Monday, Apr. 21, 1975
Born. To Stevie Wonder, 24 (Ne Steveland Judkins), Soul's manchild terrible, and Yolanda Simmons, 24, his former secretary: their first child, a girl; in Manhattan. Name: Aisha Zakia.
Died. John Anthony Burns, 66, Governor of Hawaii from 1962 to 1974; of cancer; in Honolulu. Tough, tight-lipped and driven, Burns grew up in Honolulu's hardscrabble slums, becoming a paternalistic police captain who spoke for the loyalty of the Nisei population in the anti-Japanese hysteria that followed Pearl Harbor. After the war, Burns built the powerful and largely Japanese-Democratic machine that sent him as territorial Representative to Congress, where he helped win statehood for Hawaii in 1959.
Died. Josephine Baker, 68, queen of the international cabaret circuit; of a heart attack; in Paris (see MUSIC).
Died. John Moran Bailey, 70, Connecticut's Democratic Party chief since 1946 and national chairman under Kennedy and Johnson; of throat cancer; in Hartford. A cigar-chomping Irish pol in the classic backroom tradition, Bailey dominated Connecticut politics for nearly three decades with an instinct for "good issues, good organization and good candidates." He masterminded the campaign that in 1955 made Abraham Ribicoff the first Jewish Governor in the Northeast and was an early backer of his fellow Catholic, John Kennedy; as a reward for his help in winning the 1960 presidential nomination, J.F.K. made Bailey National Committee Chairman.
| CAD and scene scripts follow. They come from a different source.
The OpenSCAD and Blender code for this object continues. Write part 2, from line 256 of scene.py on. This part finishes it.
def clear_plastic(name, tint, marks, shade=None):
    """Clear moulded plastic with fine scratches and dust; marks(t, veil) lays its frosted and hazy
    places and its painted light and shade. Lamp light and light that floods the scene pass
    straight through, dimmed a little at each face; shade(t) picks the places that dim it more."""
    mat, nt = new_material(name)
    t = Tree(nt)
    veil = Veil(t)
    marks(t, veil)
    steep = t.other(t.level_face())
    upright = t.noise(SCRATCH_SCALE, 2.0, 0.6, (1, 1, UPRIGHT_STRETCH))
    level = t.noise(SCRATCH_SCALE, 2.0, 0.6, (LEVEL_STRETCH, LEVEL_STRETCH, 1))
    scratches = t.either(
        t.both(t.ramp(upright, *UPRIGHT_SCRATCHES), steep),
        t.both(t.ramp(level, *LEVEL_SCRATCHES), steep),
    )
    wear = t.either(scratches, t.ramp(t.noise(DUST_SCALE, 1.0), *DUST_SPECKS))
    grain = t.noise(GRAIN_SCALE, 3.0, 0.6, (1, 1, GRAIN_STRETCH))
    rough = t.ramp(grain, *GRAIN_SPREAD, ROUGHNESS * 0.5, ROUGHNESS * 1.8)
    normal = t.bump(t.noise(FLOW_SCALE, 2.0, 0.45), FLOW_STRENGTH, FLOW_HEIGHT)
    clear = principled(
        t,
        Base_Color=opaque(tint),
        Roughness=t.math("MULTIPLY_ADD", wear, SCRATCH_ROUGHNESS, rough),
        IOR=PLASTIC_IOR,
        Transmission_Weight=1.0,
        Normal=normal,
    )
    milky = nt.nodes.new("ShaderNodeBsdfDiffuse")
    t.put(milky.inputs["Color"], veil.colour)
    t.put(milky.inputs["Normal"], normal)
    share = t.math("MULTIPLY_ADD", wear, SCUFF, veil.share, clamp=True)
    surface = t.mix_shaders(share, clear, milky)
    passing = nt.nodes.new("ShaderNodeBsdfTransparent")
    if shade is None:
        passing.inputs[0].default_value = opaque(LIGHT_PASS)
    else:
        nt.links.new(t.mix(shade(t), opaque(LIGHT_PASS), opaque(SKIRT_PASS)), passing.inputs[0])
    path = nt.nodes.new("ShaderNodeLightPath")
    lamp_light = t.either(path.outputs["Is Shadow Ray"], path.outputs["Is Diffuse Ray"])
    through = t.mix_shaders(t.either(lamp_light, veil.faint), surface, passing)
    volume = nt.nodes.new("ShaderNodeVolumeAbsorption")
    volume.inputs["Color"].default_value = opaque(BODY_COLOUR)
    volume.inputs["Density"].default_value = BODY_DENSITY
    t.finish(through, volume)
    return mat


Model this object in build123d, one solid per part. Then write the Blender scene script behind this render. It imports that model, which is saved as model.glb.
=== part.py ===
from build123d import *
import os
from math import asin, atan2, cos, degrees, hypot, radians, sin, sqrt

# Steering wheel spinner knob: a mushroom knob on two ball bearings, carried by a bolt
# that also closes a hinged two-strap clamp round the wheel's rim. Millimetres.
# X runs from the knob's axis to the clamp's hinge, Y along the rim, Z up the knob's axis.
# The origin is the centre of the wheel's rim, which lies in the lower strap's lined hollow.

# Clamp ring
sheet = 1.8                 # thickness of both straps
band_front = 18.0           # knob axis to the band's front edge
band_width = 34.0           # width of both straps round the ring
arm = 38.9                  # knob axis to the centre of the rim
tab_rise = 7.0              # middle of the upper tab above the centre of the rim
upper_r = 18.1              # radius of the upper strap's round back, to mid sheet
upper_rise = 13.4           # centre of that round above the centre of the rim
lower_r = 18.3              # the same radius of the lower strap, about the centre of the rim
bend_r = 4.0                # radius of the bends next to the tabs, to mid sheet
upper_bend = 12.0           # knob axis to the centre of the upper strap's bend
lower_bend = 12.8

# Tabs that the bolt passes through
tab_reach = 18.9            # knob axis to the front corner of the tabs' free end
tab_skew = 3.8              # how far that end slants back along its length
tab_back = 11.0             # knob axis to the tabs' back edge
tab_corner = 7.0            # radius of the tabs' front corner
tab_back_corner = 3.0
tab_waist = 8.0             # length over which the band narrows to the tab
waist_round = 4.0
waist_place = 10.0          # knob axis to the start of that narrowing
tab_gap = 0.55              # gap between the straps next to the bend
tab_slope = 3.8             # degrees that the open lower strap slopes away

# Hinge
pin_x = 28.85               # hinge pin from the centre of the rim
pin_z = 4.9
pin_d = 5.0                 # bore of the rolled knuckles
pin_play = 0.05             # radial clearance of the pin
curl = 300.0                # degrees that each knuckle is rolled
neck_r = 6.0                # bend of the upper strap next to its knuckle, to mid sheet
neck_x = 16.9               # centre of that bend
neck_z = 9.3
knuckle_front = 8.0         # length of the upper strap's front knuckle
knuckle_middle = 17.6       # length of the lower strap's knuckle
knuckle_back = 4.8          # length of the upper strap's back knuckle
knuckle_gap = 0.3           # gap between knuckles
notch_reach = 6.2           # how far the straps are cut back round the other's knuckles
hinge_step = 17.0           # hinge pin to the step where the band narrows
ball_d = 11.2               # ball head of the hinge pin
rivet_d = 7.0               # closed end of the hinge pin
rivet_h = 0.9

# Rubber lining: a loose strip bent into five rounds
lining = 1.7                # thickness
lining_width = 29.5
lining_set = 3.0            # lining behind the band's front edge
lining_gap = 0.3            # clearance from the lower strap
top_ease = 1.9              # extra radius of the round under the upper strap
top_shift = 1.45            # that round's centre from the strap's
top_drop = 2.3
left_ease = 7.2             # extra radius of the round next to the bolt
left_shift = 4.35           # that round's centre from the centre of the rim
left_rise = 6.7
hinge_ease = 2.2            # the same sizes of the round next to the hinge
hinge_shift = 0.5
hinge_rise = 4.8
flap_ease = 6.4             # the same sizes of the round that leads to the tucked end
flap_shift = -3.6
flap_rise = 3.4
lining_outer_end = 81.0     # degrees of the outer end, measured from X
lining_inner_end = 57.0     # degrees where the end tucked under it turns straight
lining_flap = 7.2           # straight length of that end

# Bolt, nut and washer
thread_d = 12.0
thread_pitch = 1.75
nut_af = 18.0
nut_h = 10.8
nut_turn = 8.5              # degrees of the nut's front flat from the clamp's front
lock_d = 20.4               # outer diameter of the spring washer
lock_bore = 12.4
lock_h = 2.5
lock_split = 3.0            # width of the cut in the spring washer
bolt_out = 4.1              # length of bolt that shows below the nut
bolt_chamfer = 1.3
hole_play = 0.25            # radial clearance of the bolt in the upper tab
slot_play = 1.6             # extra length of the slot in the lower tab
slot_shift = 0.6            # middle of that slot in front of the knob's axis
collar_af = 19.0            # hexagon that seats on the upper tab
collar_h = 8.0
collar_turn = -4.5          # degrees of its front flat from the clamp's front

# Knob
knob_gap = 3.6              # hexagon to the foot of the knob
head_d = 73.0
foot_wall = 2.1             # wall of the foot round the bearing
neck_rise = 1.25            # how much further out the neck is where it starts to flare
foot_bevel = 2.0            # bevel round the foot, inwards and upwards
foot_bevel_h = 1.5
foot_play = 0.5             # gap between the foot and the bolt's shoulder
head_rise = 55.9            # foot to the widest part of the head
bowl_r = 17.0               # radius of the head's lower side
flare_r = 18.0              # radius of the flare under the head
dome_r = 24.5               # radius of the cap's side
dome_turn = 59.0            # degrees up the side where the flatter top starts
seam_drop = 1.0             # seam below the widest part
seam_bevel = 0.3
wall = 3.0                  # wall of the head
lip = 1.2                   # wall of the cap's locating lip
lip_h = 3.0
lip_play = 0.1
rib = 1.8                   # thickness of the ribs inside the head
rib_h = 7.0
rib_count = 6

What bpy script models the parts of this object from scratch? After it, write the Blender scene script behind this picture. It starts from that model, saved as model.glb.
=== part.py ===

His last hurrah was in November, when Ella Grasso, a longtime protegee, became the first woman to win a gubernatorial race in her own right.
Died. Walker Evans, 71, peerless American photodocumentarist; of a cerebral hemorrhage; in New Haven, Conn. Evans saw the camera as a tool to make "the literate, authoritative and transcendent statement that photography allows." His statement was social, etched in stark shots of ruined farms, soot-crusted stevedores, auto graveyards, and the sere faces of the Southern sharecroppers he photographed for Let Us Now Praise Famous Men, James Agee's bitter 1941 study of Alabama tenant farming; but triumphant humanity suffused the hypnotic, almost deadpan literalness that became his trademark.
Died. Marjorie Main, 85, durable Hollywood comedienne best known as Ma Kettle, the frowzy, gravel-voiced matriarch of the Kettle family of celluloid hillbillies in ten box-office hits beginning with The Egg and I in 1947; of cancer; in Los Angeles.